Certainly I'm not the only person around here who thinks about time, everyone does. Generally, it seems like everything takes longer here at St. Rodrigue, in Lesotho, in Africa. People give themselves what seems to me an absurd amount of time for some activities-one two teachers left our village at 1:00 to catch a 4:00 bust at Mpatana-about a 20 minute walk away, 30 if you walked quite slowly. Kara and I say them at about 3:45 and asked them why they left St. Rodrigue so early. "We had to go to the shop," they answered, referring to a shop on the walking route at which they purchased only a box of juice and a small snack from what we could tell. Another co-worker lamented that she'd never finish her marking. She has a lot-5 classes---but she also said she had about 5 weeks to do it. "Do you think I can manage?" she asked me. She wanted me to help her, but I couldn't really. I had my own work to do. And I certainly felt that she could manage. I'd always heard the jokes about 'African time' but truly I never have imagined that I'd be witness to such strikingly different ideas about time.

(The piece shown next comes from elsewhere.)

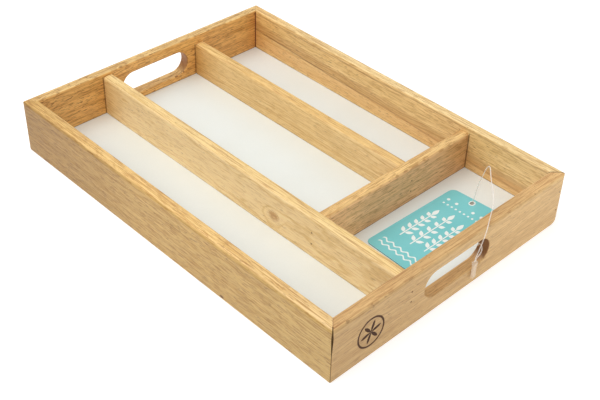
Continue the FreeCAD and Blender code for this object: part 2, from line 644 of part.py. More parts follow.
# ------------------------------------------------------------------ the nylon strand
# One strand, from the lock up the outside of the right end, over its top, in an arch down to
# the tag's hole, back under the tag and out through the hand slot to the lock again.
STRAND_ROUTE = [
    (192.0, 18.1, 24.0),
    (192.0, 18.1, 27.4),
    (192.1, 20.3, 31.4),
    (192.0, 22.6, 36.2),
    (192.1, 24.9, 41.8),
    (191.4, 28.6, 48.2),
    (188.4, 34.4, 52.7),
    (184.2, 41.6, 52.8),
    (180.6, 48.4, 54.6),
    (177.4, 52.4, 60.2),
    (171.6, 56.9, 65.4),
    (165.4, 61.7, 70.2),
    (161.6, 65.0, 75.4),
    (157.6, 68.3, 72.4),
    (153.3, 71.5, 64.6),
    (149.4, 75.0, 54.6),
    (144.8, 78.6, 44.2),
    (141.7, 81.0, 34.4),
    (139.75, 82.5, 24.5),
    (137.5, 84.35, 18.0),
    (136.04, 85.55, 12.9),
    (138.05, 83.9, 10.15),
    (141.06, 81.43, 10.35),
    (145.2, 75.6, 10.2),
    (151.5, 66.2, 10.3),
    (157.3, 56.9, 10.2),
    (162.8, 48.3, 10.5),
    (168.9, 42.6, 13.9),
    (175.0, 37.8, 18.9),
    (180.4, 33.4, 24.4),
    (184.4, 30.2, 30.0),
    (186.6, 28.4, 33.6),
    (188.9, 26.9, 35.7),
    (191.5, 25.3, 35.9),
    (193.3, 23.5, 34.2),
    (193.4, 22.3, 31.9),
    (192.8, 21.0, 29.4),
    (192.0, 19.5, 26.9),
    (192.0, 19.5, 24.0),
]


def route_wire(route):
    """Straight runs joined by tangent arcs; each arc takes 0.45 of its shorter run."""
    points = [Vector(*p) for p in route]
    runs = [(points[i + 1] - points[i]).Length for i in range(len(points) - 1)]
    edges, start, radii = [], points[0], []
    for i in range(1, len(points) - 1):
        back = (points[i - 1] - points[i]).normalize()
        ahead = (points[i + 1] - points[i]).normalize()
        turn = math.pi - back.getAngle(ahead)
        cut = 0.45 * min(runs[i - 1], runs[i])
        radius = cut / math.tan(turn / 2)
        first = points[i] + back * cut
        last = points[i] + ahead * cut
        bisector = (back + ahead).normalize()
        centre = points[i] + bisector * math.hypot(cut, radius)
        middle = centre - bisector * radius
        edges.append(Part.LineSegment(start, first).toShape())
        edges.append(Part.Arc(first, middle, last).toShape())
        radii.append(radius)
        start = last
    edges.append(Part.LineSegment(start, points[-1]).toShape())
    return Part.Wire(edges), radii


wire, radii = route_wire(STRAND_ROUTE)
diameter = float(sheet.get("strand_dia"))
start = Vector(*STRAND_ROUTE[0])
heading = Vector(*STRAND_ROUTE[1]) - start
section = Part.Wire([Part.Circle(start, heading, diameter / 2).toShape()])
tag_loop = doc.addObject("Part::Feature", "tag_loop")
tag_loop.Label = "tag_loop"
tag_loop.Shape = wire.makePipeShell([section], True, False)
tag_loop.Placement = Placement()
print("strand: length %.1f mm, arcs (mm): %s" % (wire.Length, ", ".join("%.1f" % r for r in radii)))
want = math.pi * diameter ** 2 / 4 * wire.Length
print("strand: volume %.2f mm3, section times length %.2f mm3" % (tag_loop.Shape.Volume, want))
if abs(tag_loop.Shape.Volume - want) > 0.02 * want:
    raise RuntimeError("the strand's volume is wrong")

# ------------------------------------------------------------------ check and write
doc.recompute()
nodes = [front_long_side, back_long_side, left_end, right_end, base_panel, long_divider, short_divider,
         cross_divider] + pin_groups + [hang_tag, tag_loop, lock]
bad = [o.Name for o in doc.Objects if "Invalid" in o.State or "Error" in o.State]
if bad:
    raise RuntimeError("objects that failed: %s" % ", ".join(bad))
os.makedirs("parts", exist_ok=True)
for node in nodes:
    shape = node.Shape
    if shape.isNull() or not shape.isValid() or not shape.Solids:
        raise RuntimeError("%s has no valid solid" % node.Label)
    shape.exportStep("parts/%s.step" % node.Label)
    box = shape.BoundBox
    print("%-28s %2d solid(s) %10.1f mm3  x %.2f..%.2f  y %.2f..%.2f  z %.2f..%.2f" % (
        node.Label, len(shape.Solids), shape.Volume, box.XMin, box.XMax, box.YMin, box.YMax, box.ZMin, box.ZMax))
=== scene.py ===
import math

import bpy
import bmesh
from mathutils import Matrix, Vector
from mathutils.geometry import delaunay_2d_cdt


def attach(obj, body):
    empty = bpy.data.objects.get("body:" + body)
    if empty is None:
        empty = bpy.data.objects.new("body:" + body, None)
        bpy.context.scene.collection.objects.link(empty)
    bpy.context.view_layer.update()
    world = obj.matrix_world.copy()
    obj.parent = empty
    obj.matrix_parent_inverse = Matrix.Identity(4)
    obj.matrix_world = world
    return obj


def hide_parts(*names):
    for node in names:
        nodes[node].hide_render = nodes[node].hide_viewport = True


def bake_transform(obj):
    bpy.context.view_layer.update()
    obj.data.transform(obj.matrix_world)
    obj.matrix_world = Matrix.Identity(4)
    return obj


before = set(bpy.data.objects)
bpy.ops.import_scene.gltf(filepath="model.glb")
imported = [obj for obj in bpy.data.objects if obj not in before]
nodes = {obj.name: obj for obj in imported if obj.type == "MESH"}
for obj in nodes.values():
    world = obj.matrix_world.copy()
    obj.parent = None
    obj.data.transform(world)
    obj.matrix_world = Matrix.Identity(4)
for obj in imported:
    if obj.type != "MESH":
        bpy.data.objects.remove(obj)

# A wooden cutlery tray: four mitred sides, three dividers, a white base panel and a card tag on
# a nylon loop. The length runs along X, the width along Y; the underside is at Z = 0.
scene = bpy.context.scene
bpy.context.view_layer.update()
MM = 0.001


# ------------------------------------------------------------------ camera
def add_camera():
    data = bpy.data.cameras.new("camera")
    data.lens = 65.19
    data.sensor_width = 36.0
    data.sensor_fit = "HORIZONTAL"
    data.shift_x = -0.05
    data.clip_start = 0.02
    data.clip_end = 50.0
    data.dof.use_dof = False
    camera = bpy.data.objects.new("camera", data)
    scene.collection.objects.link(camera)
    right = Vector((0.703866, 0.709215, 0.039828))
    up = Vector((-0.459754, 0.412112, 0.786632))
    back = Vector((0.541478, -0.571995, 0.616136))
    place = Vector((0.5432125, -0.5174905, 0.5707431))
    turn = Matrix((right, up, back)).transposed().to_4x4()
    camera.matrix_world = Matrix.Translation(place) @ turn
    scene.camera = camera


add_camera()


# ------------------------------------------------------------------ the nylon strand
# From the lock up the outside of the right end, over its top, in an arch down to the tag's hole,
# back under the tag and out through the hand slot to the lock again. Points in millimetres.
STRAND = [
    (192.0, 18.1, 24.0),
    (192.0, 18.1, 27.4),
    (192.1, 20.3, 31.4),
    (192.0, 22.6, 36.2),
    (192.1, 24.9, 41.8),
    (191.4, 28.6, 48.2),
    (188.4, 34.4, 52.7),
    (184.2, 41.6, 52.8),
    (180.6, 48.4, 54.6),
    (177.4, 52.4, 60.2),
    (171.6, 56.9, 65.4),
    (165.4, 61.7, 70.2),
    (161.6, 65.0, 75.4),
    (157.6, 68.3, 72.4),
    (153.3, 71.5, 64.6),
    (149.4, 75.0, 54.6),
    (144.8, 78.6, 44.2),
    (141.7, 81.0, 34.4),
    (139.75, 82.5, 24.5),
    (137.5, 84.35, 18.0),
    (136.04, 85.55, 12.9),
    (138.05, 83.9, 10.15),
    (141.06, 81.43, 10.35),
    (145.2, 75.6, 10.2),
    (151.5, 66.2, 10.3),
    (157.3, 56.9, 10.2),
    (162.8, 48.3, 10.5),
    (168.9, 42.6, 13.9),
    (175.0, 37.8, 18.9),
    (180.4, 33.4, 24.4),
    (184.4, 30.2, 30.0),
    (186.6, 28.4, 33.6),
    (188.9, 26.9, 35.7),
    (191.5, 25.3, 35.9),
    (193.3, 23.5, 34.2),
    (193.4, 22.3, 31.9),
    (192.8, 21.0, 29.4),
    (192.0, 19.5, 26.9),
    (192.0, 19.5, 24.0),
]
STRAND_WIDTH = 0.9


def strand():
    data = bpy.data.curves.new("strand_line", "CURVE")
    data.dimensions = "3D"
    line = data.splines.new("NURBS")
    line.points.add(len(STRAND) - 1)
    for point, at in zip(line.points, STRAND):
        point.co = (at[0] * MM, at[1] * MM, at[2] * MM, 1.0)
    line.order_u = 3
    line.use_endpoint_u = True
    data.resolution_u = 8
    line.resolution_u = 8
    holder = bpy.data.objects.new("strand_line", data)
    scene.collection.objects.link(holder)
    bpy.context.view_layer.update()
    plain = bpy.data.meshes.new_from_object(holder)
    path = [tuple(v.co) for v in plain.vertices]
    data.bevel_depth = STRAND_WIDTH * MM / 2
    data.bevel_resolution = 3
    data.use_fill_caps = True
    bpy.context.view_layer.update()
    tube = bpy.data.meshes.new_from_object(holder)
    tube.name = "tag_strand"
    bpy.data.objects.remove(holder)
    bpy.data.meshes.remove(plain)
    piece = bpy.data.objects.new("tag_strand", tube)
    scene.collection.objects.link(piece)
    for face in tube.polygons:
        face.use_smooth = True
    return piece, path


tag_strand, strand_path = strand()
strand_length = sum((Vector(b) - Vector(a)).length for a, b in zip(strand_path, strand_path[1:]))
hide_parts("tag_loop")
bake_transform(tag_strand)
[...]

In less than three months I'll get on a plane in Maseru. That plane will take me to Jo-burg then I will cross the Atlantic on another plane. That plane will probably leave more or less on time and some 18 hours later I'll be back in a world of clocks and schedules, people rushing from place to place, road rage when someone misses the green light. And I'll sit behind the wheel of my car in the left turn lane thinking fondly of another world. A world where teachers swap class periods like kids in America sway Pokemon cards, (do kids sill swap Pokemon cards? I feel so out of touch…..), where time goes by more slowly, more simply. Time will propel us all forward at the same rate. And, as the light changes back to green I'll roll through the intersection and continue on my way, amazed at how time is going by everywhere just the same.